When it came time for the equally insane people from Chicago to perform, the dancers really wanted a wooden floor. There was only one in town and there weren’t many windows around it, so it was dark. There was only one electrical outlet in town, and it was behind the refrigerator in a space that passed for the only general store, about 100 meters from the performing space. A farmer had a couple of crude scoop-type parking lot lights. It was agreed that someone would go gather all the extension cords that could be found and, at the last minute before the performance, I unplugged the town refrigerator, plugged in the cord, and ran down the street to start the reel-to-reel tape recorder for the show. The audience loved it, and 500 watts is really bright after you haven’t seen anything but candles for a week. Afterwards, the crazy Poles shouted “Picasso Music,” which was their code for wanting to play free jazz while the dancers improvised.
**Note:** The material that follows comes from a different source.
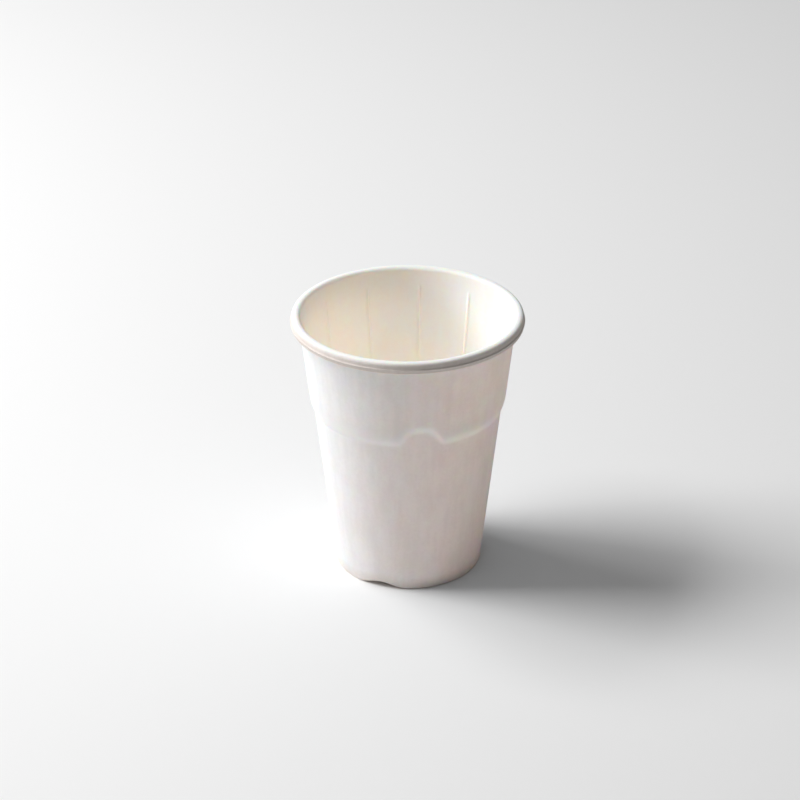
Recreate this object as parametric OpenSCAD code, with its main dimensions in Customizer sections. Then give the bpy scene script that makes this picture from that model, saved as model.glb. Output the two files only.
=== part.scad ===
// Disposable coffee cup pressed in one piece from plant fibre pulp.
// The origin is on the surface that the cup stands on, under the middle of its mouth.
// The front is at -Y, and angles are counted from there towards +X.

/* [Overall] */
// Height from the table to the top of the rim
cup_h = 94.3; // [80:0.1:120]
// Diameter over the ridge round the rim, the widest place
rim_d = 80; // [74:0.5:96]
// Diameter of the wall where it would meet the table
base_d = 50.6; // [44:0.1:60]
// Thickness of the pressed fibre
wall_t = 0.8; // [0.5:0.05:1.1]

/* [Rim] */
// How far the rolled rim stands out past the wall
rim_overhang = 3.1; // [2.3:0.05:4]
// Height of the rolled rim from its lower edge to its top
rim_h = 3.9; // [3.5:0.1:5]
// Height of the rounded top of the rim
crown_h = 1.6; // [1.2:0.1:1.8]
// Shape of the top of the rim, 1 for a round one and less for a flatter one
crown_square = 0.85; // [0.5:0.05:1]
// Height of the trimming ridge above the lower edge of the rim
ridge_up = 1.5; // [0.8:0.1:1.9]
// How far the trimming ridge stands out
ridge_out = 0.3; // [0.1:0.05:0.4]
// Height of the trimming ridge where it leaves the rim
ridge_w = 0.6; // [0.3:0.1:0.8]

/* [Grip band] */
// Height of the lower edge of the step where it runs low
step_low = 59.7; // [40:0.1:66]
// How far the step rises at each wave
wave_rise = 5.4; // [0:0.1:9]
// Number of waves round the cup
wave_count = 2; // [1:1:8]
// Angle over which a wave stays at its full height
wave_crest = 8.5; // [2:0.5:16]
// Angle over which a wave climbs to its full height
wave_ramp = 10; // [5:0.5:14]
// How far the wall above the step stands out past the wall below it
step_out = 0.95; // [0.4:0.05:1.8]
// Height over which the outside swells out at the step
step_h = 6; // [3:0.1:9]
// Height over which the inside swells out behind the step
inner_step_h = 10; // [4:0.1:12]

/* [Ribs inside] */
// Number of ribs, which keep stacked cups from sticking
rib_count = 12; // [6:1:12]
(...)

A crazy dance and all-night revel ensued in which it was rumored that not everyone kept their pants on.

Ken bowen
Ken (left) and one of the dancers dry off after a dip in the Adriatic
[Photo by Chuck Osgood, Chicago Tribune]

After gigs in Pula and Ljubljana, we ended up at the State Theatre of Zagreb. … In a turn of cosmic justice, there were a couple of crew members in the Zagreb show who had learned some French from ancestors who had been in the Russian aristocracy. In addition, I discovered that Austrian had some words that sounded like English. So, the performance contract that had never existed eventually happened with a mix of butchered French, Austrian, and English. The standing, screaming audience brought us back for four curtain calls.
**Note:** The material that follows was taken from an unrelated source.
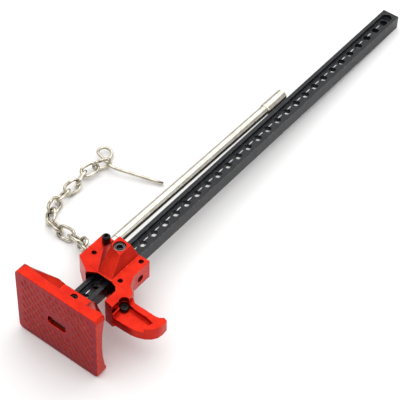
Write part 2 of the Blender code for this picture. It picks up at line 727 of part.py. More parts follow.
def make_runner_screws():
    black = make_material("black_oxide_screw", BLACK, 0.35, 0.9)
    for number, (x, y) in enumerate(COVER_SCREWS, 1):
        make_socket_screw(
            f"cover_screw_{number}",
            COVER_SCREW_DIAMETER,
            (x, y, RUNNER_BOTTOM + 0.2 * MM),
            (x, y, RUNNER_TOP - 0.7 * MM),
            RUNNER,
            black,
        )
    side_y = LOCK_SCREW_Y - 0.5 * MM
    make_socket_screw(
        "side_set_screw",
        SIDE_SCREW_DIAMETER,
        (BAR_WIDTH / 2 + SLIDE_GAP, side_y, SIDE_SCREW_HEIGHT),
        (RUNNER_RIGHT - 0.35 * MM, side_y, SIDE_SCREW_HEIGHT),
        RUNNER,
        make_material("black_oxide_side_screw", BLACK, 0.35, 0.9),
    )
    make_cap_screw(
        "toe_screw",
        (TOE_SCREW_PLACE.x, TOE_SCREW_PLACE.y),
        TOE_TOP - TOE_POCKET,
        RUNNER_BOTTOM + 0.2 * MM,
        TOE_SCREW_DIAMETER,
        TOE_SCREW_HEAD,
        0.8 * MM,
        make_material("black_oxide_toe_screw", BLACK, 0.35, 0.9),
    )
    make_cap_screw(
        "handle_pivot_screw",
        (PIVOT.x, PIVOT.y),
        RUNNER_TOP,
        RUNNER_BOTTOM + 0.2 * MM,
        PIVOT_SCREW_DIAMETER,
        PIVOT_HEAD_DIAMETER,
        PIVOT_HEAD_HEIGHT,
        make_material("black_oxide_pivot_screw", BLACK, 0.3, 0.9),
    )


def make_lock_screw():
    """The set screw that clamps the runner: its tip stands on the floor of the bar's channel."""
    web = BAR_DEPTH / 2 - CHANNEL_DEPTH
    shoulder = BAR_DEPTH / 2 + SLIDE_GAP + 0.5 * MM
    head_top = BOSS_TOP - 0.3 * MM
    radius, tip = LOCK_SCREW_DIAMETER / 2, LOCK_TIP_DIAMETER / 2
    profile = [
        (0, head_top),
        (radius - 0.15 * MM, head_top),
        (radius, head_top - 0.15 * MM),
        (radius, shoulder),
        (tip, shoulder - 0.6 * MM),
        (tip, web + FIT),
        (0, web + FIT),
    ]
    screw = turned(
        "lock_set_screw",
        profile,
        make_material("black_oxide_lock_screw", BLACK, 0.3, 0.9),
        RUNNER,
        Matrix.Translation((0, LOCK_SCREW_Y, 0)),
    )
    combine(screw, hexagon(1.5 * MM, (0, 0, head_top - 1.4 * MM), (0, 0, head_top + THROUGH)))
    return screw


def make_base_screw():
    return make_socket_screw(
        "base_set_screw",
        BASE_SCREW_DIAMETER,
        (0, BASE_SCREW_HEIGHT, BAR_DEPTH / 2 + FIT),
        (0, BASE_SCREW_HEIGHT, HUB_SIZE / 2 - 0.4 * MM),
        JACK,
        make_material("black_oxide_base_screw", BLACK, 0.35, 0.9),
    )


def make_handle():
    """The handle lies along its own Y axis: a knuckle, a rod with a tenon and an end sleeve."""
    steel = make_material("polished_steel_knuckle", STEEL, 0.2, 1.0)
    radius, height = HANDLE_DIAMETER / 2, CHEEK_GAP - 0.24 * MM
    knuckle = add_part(
        "handle_knuckle",
        cylinder(radius, (0, 0, -height / 2), (0, 0, height / 2)),
        steel,
        HANDLE,
    )
    combine(knuckle, cylinder(radius - 0.02 * MM, (0, 0.2 * MM, 0), (0, KNUCKLE_LENGTH, 0)), "UNION")
    combine(
        knuckle,
        cylinder(PIVOT_SCREW_DIAMETER / 2 + FIT, (0, 0, -height), (0, 0, height), SMALL_SEGMENTS),
    )
    bore_floor = PIVOT_SCREW_DIAMETER / 2 + 0.8 * MM
    bore = TENON_DIAMETER / 2 + FIT
    combine(
        knuckle,
        cylinder(bore, (0, bore_floor, 0), (0, KNUCKLE_LENGTH + THROUGH, 0), SMALL_SEGMENTS),
    )
    lay = Matrix.Rotation(math.radians(-90), 4, "X")
    rod_start, cap = KNUCKLE_LENGTH + FIT, 1.2 * MM
    rod_end = HANDLE_LENGTH - cap - FIT
    tenon = TENON_DIAMETER / 2
    rod_profile = [
        (0, rod_end),
        (radius, rod_end),
        (radius, rod_start),
        (tenon, rod_start),
        (tenon, bore_floor + FIT),
        (0, bore_floor + FIT),
    ]
    turned(
        "handle_rod",
        rod_profile,
        make_material("polished_chrome_rod", STEEL, 0.12, 1.0),
        HANDLE,
        lay,
    )
    outer, inner = SLEEVE_DIAMETER / 2, radius + FIT
    start, end, round_over = HANDLE_LENGTH - SLEEVE_LENGTH, HANDLE_LENGTH, 0.3 * MM
    sleeve_profile = [
        (0, end),
        (outer - round_over, end),
        (outer, end - round_over),
        (outer, start + 2 * round_over),
        (inner, start),
        (inner, end - cap),
        (0, end - cap),
    ]
    turned(
        "handle_sleeve",
        sleeve_profile,
        make_material("polished_chrome_sleeve", STEEL, 0.15, 1.0),
        HANDLE,
        lay,
    )


def make_anchor():
    """An eye screwed into the runner's left side: it holds the chain's first link."""
    turns = [2 * math.pi * i / 16 for i in range(16)]
    eye = [(EYE_RADIUS * math.cos(a), EYE_RADIUS * math.sin(a), 0) for a in turns]
    tilt = math.atan2(CHAIN_PULL.z, CHAIN_PULL.y)
    place = Matrix.Translation(EYE_CENTRE) @ Matrix.Rotation(tilt, 4, "X")
    anchor = add_part(
        "chain_anchor",
        wire_mesh(eye, EYE_WIRE, cyclic=True),
        make_material("nickel_anchor", STEEL, 0.25, 1.0),
        RUNNER,
        place,
    )
    root = (EYE_RADIUS, 0, 0)
    tip = (ANCHOR.x - EYE_CENTRE.x + 1.5 * MM, 0, 0)
    combine(anchor, cylinder(ANCHOR_SHANK / 2, root, tip, SMALL_SEGMENTS), "UNION")
    return anchor


def link_mesh():
    """One link along +X, with its origin where it bears on the link before it."""
    bend = (LINK_WIDTH - LINK_WIRE) / 2
    half = (LINK_LENGTH - LINK_WIRE) / 2 - bend
    centre = link_pitch() / 2
    points = [(centre + x, y, 0) for x, y in arc((half, 0), bend, -90, 90, 8)]
    points += [(centre + x, y, 0) for x, y in arc((-half, 0), bend, 90, 270, 8)]
    return wire_mesh(points, LINK_WIRE, cyclic=True)


def link_pitch():
    return LINK_LENGTH - 2 * LINK_WIRE - LINK_SLACK


def smooth_route(points, steps=40):
    """A Catmull-Rom curve through the points, as a dense list of places."""
    ends = [2 * points[0] - points[1], *points, 2 * points[-1] - points[-2]]
    route = []
    for a, b, c, d in zip(ends, ends[1:], ends[2:], ends[3:]):
        for i in range(steps):
            t = i / steps
            route.append(
                0.5 * (2 * b + (c - a) * t + (2 * a - 5 * b + 4 * c - d) * t**2
                       + (3 * b - a - 3 * c + d) * t**3)
            )
    return route + [points[-1]]


def chain_joints():
    """Where each link bears on the next, one pitch apart along the route."""
    start = JACK_MATRIX @ (EYE_CENTRE + CHAIN_PULL * (EYE_RADIUS - (EYE_WIRE + LINK_SLACK) / 2))
    pull = JACK_MATRIX.to_3x3() @ CHAIN_PULL
    joints = [start, start + pull * link_pitch()]
    for place in smooth_route([joints[-1], *[Vector(point) * MM for point in CHAIN_ROUTE]]):
        if len(joints) > LINK_COUNT:
            break
        step = place - joints[-1]
        if step.length >= link_pitch():
            joints.append(joints[-1] + step.normalized() * link_pitch())
    return joints


def level_side(along):
    return Vector((0, 0, 1)).cross(along).normalized()


def heading_matrix(place, ahead, roll):
    """A frame at a place with X towards the next place, rolled about X."""
    along = (ahead - place).normalized()
    side = level_side(along)
    turn = Matrix((along, side, along.cross(side))).transposed().to_4x4()
    return Matrix.Translation(place) @ turn @ Matrix.Rotation(roll, 4, "X")


def first_roll(along):
    """The roll that sets the first link square across the anchor's eye."""
    across = along.cross(Vector((1, 0, 0))).normalized()
    side = level_side(along)
    return math.atan2(along.dot(side.cross(across)), side.dot(across))


def link_roll(i, along):
    """Each link lies square to its neighbours, and the last few twist to stand upright."""
    if i == 0:
        return first_roll(along)
    twist = LAST_TWIST * max(0, i - (LINK_COUNT - 4))
    return (LINK_ROLL if i % 2 else -LINK_ROLL) - twist


def make_chain():
    joints = chain_joints()
    mesh = link_mesh()
    nickel = make_material("nickel_link", STEEL, 0.22, 1.0)
    for i in range(LINK_COUNT):
        roll = link_roll(i, (joints[i + 1] - joints[i]).normalized())
        matrix = heading_matrix(joints[i], joints[i + 1], roll)
        add_part(f"chain_link_{i + 1:02d}", mesh, nickel, FLOOR, matrix)
    last_pull = (joints[-1] - joints[-2]).normalized()
    return joints[-1] - last_pull * (PIN_WIRE + LINK_SLACK) / 2


def make_lock_pin(place):
    """A straight pin whose end is bent back into a neck, which holds the last link, and a loop.

    Its origin is where it bears on the last link, with X along the straight part.
    """
    neck = Vector((math.cos(PIN_TURN), math.sin(PIN_TURN), 0))
    side = Vector((-neck.y, neck.x, 0))
    bend = -PIN_HANG * neck
    loop_start = bend + PIN_NECK * neck
    centre = loop_start - PIN_LOOP_RADIUS * side
    points = [bend + Vector((PIN_LENGTH, 0, -PIN_DROP)), bend + Vector((0.5 * MM, 0, 0))]
    points += [bend + 0.5 * MM * neck]
    turn_start = math.atan2(side.y, side.x)
    for i in range(PIN_LOOP_STEPS + 1):
        angle = turn_start - PIN_LOOP_TURN * i / PIN_LOOP_STEPS
        drop = -PIN_DROP * i / PIN_LOOP_STEPS
        spot = Vector((math.cos(angle), math.sin(angle), 0)) * PIN_LOOP_RADIUS
        points.append(centre + spot + Vector((0, 0, drop)))
    matrix = Matrix.Translation(place) @ Matrix.Rotation(PIN_HEADING, 4, "Z")
    return add_part(
        "lock_pin",
        wire_mesh(points, PIN_WIRE),
        make_material("nickel_pin", STEEL, 0.2, 1.0),
        FLOOR,
        matrix,
    )


def rest_on_floor():
    """Moves the whole jack, so that the origin is on the floor under its middle."""
    bpy.context.view_layer.update()
    graph = bpy.context.evaluated_depsgraph_get()
    places = []
    for obj in PARTS.objects:
        if obj.type == "MESH":
            mesh = obj.evaluated_get(graph).data
            places += [obj.matrix_world @ vertex.co for vertex in mesh.vertices]
    low = Vector(min(place[axis] for place in places) for axis in range(3))
    high = Vector(max(place[axis] for place in places) for axis in range(3))
    FLOOR.location = (-(low.x + high.x) / 2, -(low.y + high.y) / 2, -low.z)


# ---------------------------------------------------------------- assembly

clear_scene()
PARTS = make_collection("toe_jack")
CUTTERS = make_collection("cutters", hidden=True)
JACK_MATRIX = Matrix.Translation((0, 0, LIFT)) @ Matrix.Rotation(-LEAN, 4, "X")
FLOOR = make_empty("floor_frame")
JACK = make_empty("jack_frame", FLOOR, JACK_MATRIX)
RUNNER = make_empty("runner_frame", JACK)
HANDLE_MATRIX = Matrix.Translation(PIVOT) @ Matrix.Rotation(-HANDLE_LEAN, 4, "Z")
HANDLE = make_empty("handle_frame", RUNNER, HANDLE_MATRIX)

make_rack_bar()
make_base_plate()
make_base_screw()
make_runner_body()
make_runner_cover()
make_toe()
make_runner_screws()
make_lock_screw()
make_handle()
make_anchor()
make_lock_pin(make_chain())
rest_on_floor()
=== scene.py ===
"""The looks of the miniature toe jack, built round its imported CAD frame.

Lengths are in metres.  The jack's own frame has X towards the toe, Y along the rack
bar away from the tread face, and Z along the rack's holes.  It leans on one edge of
the base plate and on the bar's far end, on the floor z = 0.
"""

import json
import math

import bmesh
import bpy
from mathutils import Matrix, Vector

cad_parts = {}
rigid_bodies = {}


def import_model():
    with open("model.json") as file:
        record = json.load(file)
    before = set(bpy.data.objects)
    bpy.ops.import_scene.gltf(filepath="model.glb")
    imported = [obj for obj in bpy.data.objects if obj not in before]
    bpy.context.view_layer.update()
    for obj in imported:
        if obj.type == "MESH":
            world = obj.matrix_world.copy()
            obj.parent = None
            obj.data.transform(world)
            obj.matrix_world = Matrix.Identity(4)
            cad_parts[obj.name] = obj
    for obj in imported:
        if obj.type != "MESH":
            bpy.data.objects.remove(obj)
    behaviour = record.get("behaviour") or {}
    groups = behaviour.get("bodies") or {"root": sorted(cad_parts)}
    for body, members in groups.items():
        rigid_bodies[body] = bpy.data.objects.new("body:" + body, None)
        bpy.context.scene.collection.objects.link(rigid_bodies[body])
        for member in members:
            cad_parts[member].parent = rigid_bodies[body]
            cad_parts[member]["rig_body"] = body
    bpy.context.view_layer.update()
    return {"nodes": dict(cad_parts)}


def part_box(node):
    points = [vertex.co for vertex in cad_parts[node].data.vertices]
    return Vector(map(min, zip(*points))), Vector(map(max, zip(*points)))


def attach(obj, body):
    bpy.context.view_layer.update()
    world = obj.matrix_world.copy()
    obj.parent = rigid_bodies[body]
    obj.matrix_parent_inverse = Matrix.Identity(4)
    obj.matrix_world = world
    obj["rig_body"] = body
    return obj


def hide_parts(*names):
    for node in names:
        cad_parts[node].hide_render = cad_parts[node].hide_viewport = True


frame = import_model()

MM = 0.001
WELD = 0.0005 * MM
SLIVER = 0.03 * MM
SAME_PLANE = 0.05 * MM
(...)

The story gets better: In these countries at this time, you left your passport with the hotel clerk as a security that you would pay your bill. Can you tell where I am going with this? The crazy artistic director thought that my passport was her daughter’s, the clerk gave it to her, and she got on a bus from Zagreb for the coast. Meanwhile, the rest of the group decided to bug out on various Dalmatian vacations and left me and another dancer with 160 kilos worth of costumes and supplies above the airline luggage limit.

Oh, and, yes, as tour manager, I had been gathering the box office from these shows and had about 35,000 Yugoslav dinara, which I foolishly thought I would change to dollars at the airport in New York. Actually, the law was that one could not take dinara out of the country, and there was no legal way to change it locally. Okay, think Blues Brothers here: I’ve got 35,000 dinara in illegal money, 160 kilos of excess luggage, and no passport in a Communist country. Richard and I each also had a new lover back home, so we were on a mission! Oh, I forgot to say, this was in June, and Yugoslav Airlines was totally booked until August. So I HAD to make the plane.
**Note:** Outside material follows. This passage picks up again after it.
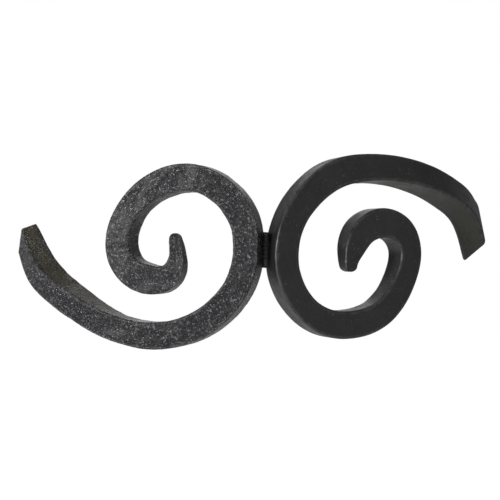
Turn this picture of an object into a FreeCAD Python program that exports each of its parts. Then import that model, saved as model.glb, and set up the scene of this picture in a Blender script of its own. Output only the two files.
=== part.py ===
import FreeCAD, Part
import math
import os

# Shutter dog holdback: two forged square-bar scrolls welded side by side into a lazy S, which
# turns on a lag post behind the weld. Lengths are in millimetres: the wall is the plane y = 0, the
# pivot is the Y axis, the ironwork stands at -Y, +X is to the right and +Z is up.

Vec = FreeCAD.Vector
Y_AXIS = Vec(0, 1, 0)

# ---- driving dimensions ------------------------------------------------------------------------

# forged scrolls
BAR = 10.0                # square bar the scrolls are forged from (3/8 in)
ARRIS = 1.0               # radius worn on the bar's four long edges
TILT = 20.0               # degrees each scroll lies back from square to the pivot
REACH = 103.2             # flat reach of a tail from its loop's centre line at the pivot
LOOP_RISE = 33.0          # flat rise of a loop's centre line above or below the pivot
BEND_START = 55.0         # flat distance from the pivot where a tail starts to curve to the wall
BEND_RADIUS = 110.0       # radius of that curve
SECTION_STEP = 2.4        # spacing of the rings of points along a bar
DIRECTION_STEP = 0.05     # step along a bar over which its direction is measured
ARRIS_STEPS = 3           # points round each corner of a ring
FLAT_STEPS = 4            # points between two corners of a ring
RAKE_LENGTH = 16.0        # length over which a tail's rings lean to its raked end
NOSE = 1.6                # length over which a curled tip rounds off
NOSE_TAPER = 0.45         # share of its size that a curled tip loses at its end
SHUTTER_GAP = 33.0        # clear space from the wall to the back of the tails

# pivot hub and its pins
HUB_RADIUS = 6.8
HUB_LENGTH = 20.0         # from the bottom of the cope to the hub's back face
HUB_SEAT = 0.02           # clearance of the cope on the bars
JOURNAL_RADIUS = 4.0
JOURNAL_CLEARANCE = 0.05  # radial, running
JOURNAL_LENGTH = 16.0     # inside the hub
BORE_END_GAP = 1.0        # end play in front of the journal
GROOVE_DEPTH = 1.0
GROOVE_FROM_BACK = 9.0    # hub's back face to the middle of the retaining groove
PIN_RADIUS = 1.25
PIN_CLEARANCE = 0.15      # pin to groove, all round
PIN_FIT = 0.01            # pin to its hole in the hub
PIN_INSET = 0.15          # pin ends below the hub's surface

# washers between hub and post
WASHER_RADIUS = 6.6
WASHER_BORE_CLEARANCE = 0.1
THRUST_THICKNESS = 1.0
WAVE_THICKNESS = 0.4
WAVE_HEIGHT = 1.5         # working height of the wave washer, crest to trough
WAVE_COUNT = 3
WAVE_SECTIONS = 36
FACE_GAP = 0.05           # between turning faces

# lag post
COLLAR_RADIUS = 6.8
COLLAR_THICKNESS = 3.0
POST_RADIUS = 5.0
HEX_ACROSS_FLATS = 13.0
HEX_HEIGHT = 8.0
CHAMFER = 0.5
NECK_RADIUS = 4.4         # seat of the wall washer, in front of the shank
NECK_SETBACK = 0.1        # the neck stops this short of the wall face
SHANK_RADIUS = 4.0
SHANK_LENGTH = 20.0       # plain shank, from the wall face
THREAD_ROOT_RADIUS = 2.9
THREAD_CREST_RADIUS = 3.9
THREAD_PITCH = 2.8
THREAD_LENGTH = 36.0
POINT_LENGTH = 8.0
POINT_RADIUS = 0.4
RIDGE_BASE = 0.72         # width of the thread's ridge at its base, in pitches
RIDGE_CREST = 0.08        # width at its crest, in pitches
RIDGE_LEAD_IN = 1.6       # plain root in front of the ridge, in pitches
RIDGE_PLAIN = 2.0         # thread length left plain at the two ends, in pitches
RIDGE_SUNK = 0.3          # depth of the ridge's base inside the root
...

Long story short, I had to call the hotel the artistic director was headed for. This entailed going to the post office and getting in a long line of people waiting for the phone. After you told them, verbally, where you wanted to call—there were no phone numbers—a lady picked up a wire and plugged it into a wall full of holes. She talked to some other lady, she plugged you in, and so on across the country—until one of the legs of the connection was busy. You would hear a series of loud pops as you got unplugged about 15 times, and then you stood off to the side while some other person tried their call. After about six hours, I managed to contact the hotel in Porec, they eventually found someone who spoke some English, and … what did I tell them? Think about this… I had to tell them that a loopy lady with an extra passport was going to be showing up at their hotel and that she had 20 minutes to get it to the ONLY bus that could make it back from Porec to Zagreb before my plane was to leave. I then had many hours to imagine my boss giving my American passport to an oppressed Communist-bloc bus driver who was so nice that he wouldn’t just quit his job and cash it in, but would instead bring it to Zagreb and get it, somehow, to me.

Meanwhile, back to the 35,000 dinara: They were only worth about 5 ½ cents each, but this was real money back in the day. No one could believe that we hadn’t written a contract to get paid in dollars. Eventually a nice man at the American Embassy said that he would take our dinara and send us his countersigned American paychecks until they approximated the value of our tour receipts. At 4:30 a.m. at the Zagreb bus station, after the chickens got off the bus, a very nice man did indeed hand me my passport, wads of dinara paid for the excess luggage, and we got on a plane.

 We didn’t leave. We baked on the Zagreb airstrip with the plane dead silent. No fans, no mechanical noise, nothing. They loaded us off, we waited in the airport, they loaded us back on, this happened four times. On our last time across the tarmac, they had the cowling off an engine and a guy on a stepladder was reaching inside. As we went up the ladder, I heard what I took to be a Serbian curse word and there was the “tink, tonk, tink” sound of a wrench bouncing its way through engine parts to land on the ground. We offered to go back into the terminal but were loaded on the plane, which took off.

We arrived at LaGuardia, twelve hours late. Customs was carefully inspecting this planeload of suspects from behind the Iron Curtain, but through pneumatic sliding doors I could see my new lover waiting. What I didn’t know was that her whole family was waiting in the parking lot in a Winnebago, ready to take their beloved daughter and her new goyim lover to Maine. I also didn’t know that Deb’s dad had learned to drive in a bread truck in Manhattan and this boxy Winnebago had transformed him back to a teenager rocketing through downtown New York while junkies and fashion models dived for the curb.

We did get to an island in Maine, and Deb is still my soulmate, but that is another story.